# [DATASET SECTION]
>>>>>
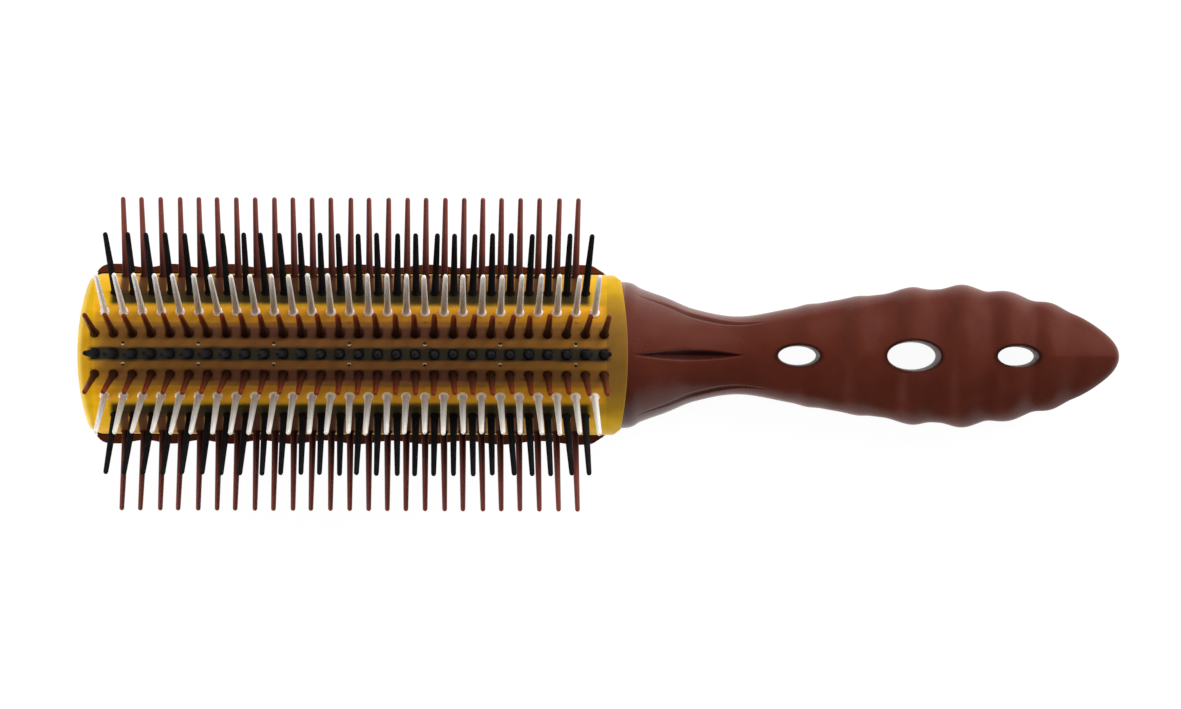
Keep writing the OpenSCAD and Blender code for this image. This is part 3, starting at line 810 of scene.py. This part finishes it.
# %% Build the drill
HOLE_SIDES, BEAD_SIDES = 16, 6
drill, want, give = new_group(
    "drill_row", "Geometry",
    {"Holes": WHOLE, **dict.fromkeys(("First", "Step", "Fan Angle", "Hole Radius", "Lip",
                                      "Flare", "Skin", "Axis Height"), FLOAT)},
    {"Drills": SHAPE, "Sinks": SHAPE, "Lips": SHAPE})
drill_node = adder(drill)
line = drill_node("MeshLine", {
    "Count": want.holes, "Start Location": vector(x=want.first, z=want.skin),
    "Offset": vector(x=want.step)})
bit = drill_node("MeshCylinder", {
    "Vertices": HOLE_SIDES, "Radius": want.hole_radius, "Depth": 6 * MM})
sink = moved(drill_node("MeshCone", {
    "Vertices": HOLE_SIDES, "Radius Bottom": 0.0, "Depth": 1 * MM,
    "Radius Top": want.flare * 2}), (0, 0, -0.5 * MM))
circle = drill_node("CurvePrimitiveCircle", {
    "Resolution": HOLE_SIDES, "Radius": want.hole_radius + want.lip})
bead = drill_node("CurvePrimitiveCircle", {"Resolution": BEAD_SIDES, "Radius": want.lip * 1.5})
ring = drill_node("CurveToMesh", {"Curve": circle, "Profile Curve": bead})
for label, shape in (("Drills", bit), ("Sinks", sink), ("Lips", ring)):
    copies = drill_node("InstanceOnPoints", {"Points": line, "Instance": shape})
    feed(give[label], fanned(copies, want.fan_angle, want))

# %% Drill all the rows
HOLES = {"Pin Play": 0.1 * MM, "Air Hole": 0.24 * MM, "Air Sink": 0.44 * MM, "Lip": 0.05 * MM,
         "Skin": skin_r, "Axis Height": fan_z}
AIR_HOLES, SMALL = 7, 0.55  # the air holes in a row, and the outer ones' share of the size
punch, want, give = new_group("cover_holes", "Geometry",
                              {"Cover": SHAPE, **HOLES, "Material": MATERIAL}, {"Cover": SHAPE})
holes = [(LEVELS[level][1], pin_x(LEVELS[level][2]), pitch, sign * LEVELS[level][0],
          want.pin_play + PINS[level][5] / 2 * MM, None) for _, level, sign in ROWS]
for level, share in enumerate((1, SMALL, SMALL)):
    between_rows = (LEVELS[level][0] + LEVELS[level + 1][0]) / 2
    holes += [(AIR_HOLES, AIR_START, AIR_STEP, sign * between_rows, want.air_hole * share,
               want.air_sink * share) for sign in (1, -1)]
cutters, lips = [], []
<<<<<
# [THE PROBLEM]
Extract the full listing and reproduce each line exactly.

# [RESULT OF THIS TASK]
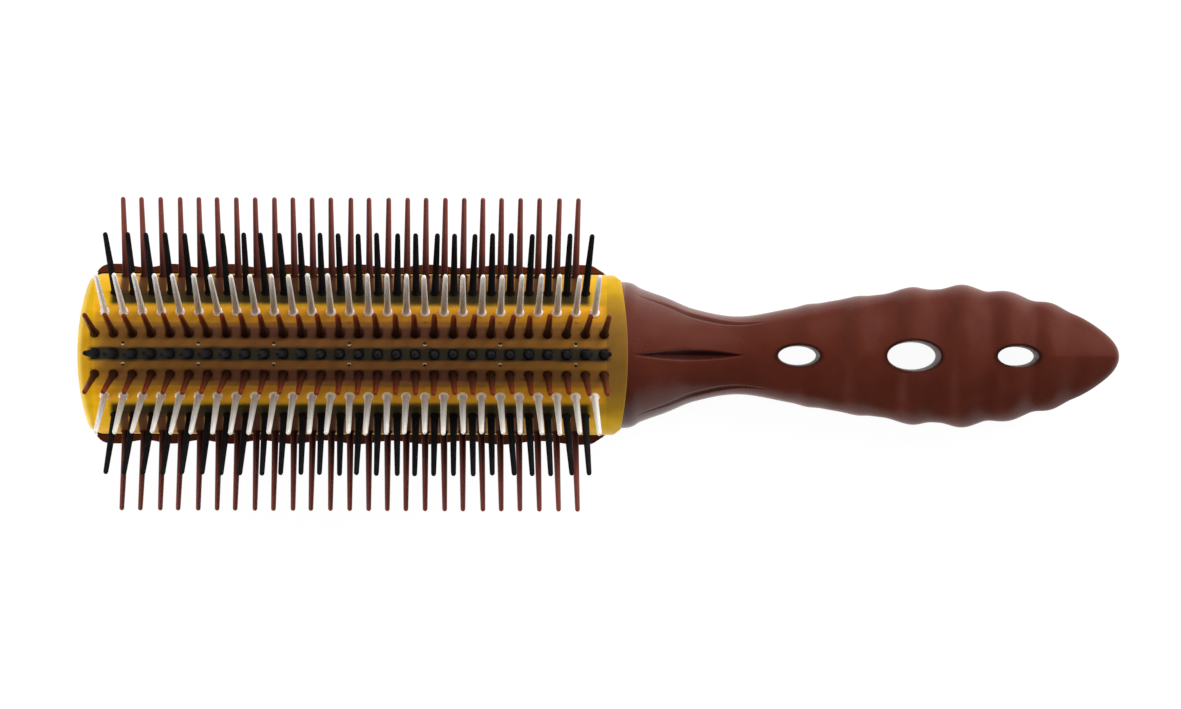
Keep writing the OpenSCAD and Blender code for this image. This is part 3, starting at line 810 of scene.py. This part finishes it.
# %% Build the drill
HOLE_SIDES, BEAD_SIDES = 16, 6
drill, want, give = new_group(
    "drill_row", "Geometry",
    {"Holes": WHOLE, **dict.fromkeys(("First", "Step", "Fan Angle", "Hole Radius", "Lip",
                                      "Flare", "Skin", "Axis Height"), FLOAT)},
    {"Drills": SHAPE, "Sinks": SHAPE, "Lips": SHAPE})
drill_node = adder(drill)
line = drill_node("MeshLine", {
    "Count": want.holes, "Start Location": vector(x=want.first, z=want.skin),
    "Offset": vector(x=want.step)})
bit = drill_node("MeshCylinder", {
    "Vertices": HOLE_SIDES, "Radius": want.hole_radius, "Depth": 6 * MM})
sink = moved(drill_node("MeshCone", {
    "Vertices": HOLE_SIDES, "Radius Bottom": 0.0, "Depth": 1 * MM,
    "Radius Top": want.flare * 2}), (0, 0, -0.5 * MM))
circle = drill_node("CurvePrimitiveCircle", {
    "Resolution": HOLE_SIDES, "Radius": want.hole_radius + want.lip})
bead = drill_node("CurvePrimitiveCircle", {"Resolution": BEAD_SIDES, "Radius": want.lip * 1.5})
ring = drill_node("CurveToMesh", {"Curve": circle, "Profile Curve": bead})
for label, shape in (("Drills", bit), ("Sinks", sink), ("Lips", ring)):
    copies = drill_node("InstanceOnPoints", {"Points": line, "Instance": shape})
    feed(give[label], fanned(copies, want.fan_angle, want))

# %% Drill all the rows
HOLES = {"Pin Play": 0.1 * MM, "Air Hole": 0.24 * MM, "Air Sink": 0.44 * MM, "Lip": 0.05 * MM,
         "Skin": skin_r, "Axis Height": fan_z}
AIR_HOLES, SMALL = 7, 0.55  # the air holes in a row, and the outer ones' share of the size
punch, want, give = new_group("cover_holes", "Geometry",
                              {"Cover": SHAPE, **HOLES, "Material": MATERIAL}, {"Cover": SHAPE})
holes = [(LEVELS[level][1], pin_x(LEVELS[level][2]), pitch, sign * LEVELS[level][0],
          want.pin_play + PINS[level][5] / 2 * MM, None) for _, level, sign in ROWS]
for level, share in enumerate((1, SMALL, SMALL)):
    between_rows = (LEVELS[level][0] + LEVELS[level + 1][0]) / 2
    holes += [(AIR_HOLES, AIR_START, AIR_STEP, sign * between_rows, want.air_hole * share,
               want.air_sink * share) for sign in (1, -1)]
cutters, lips = [], []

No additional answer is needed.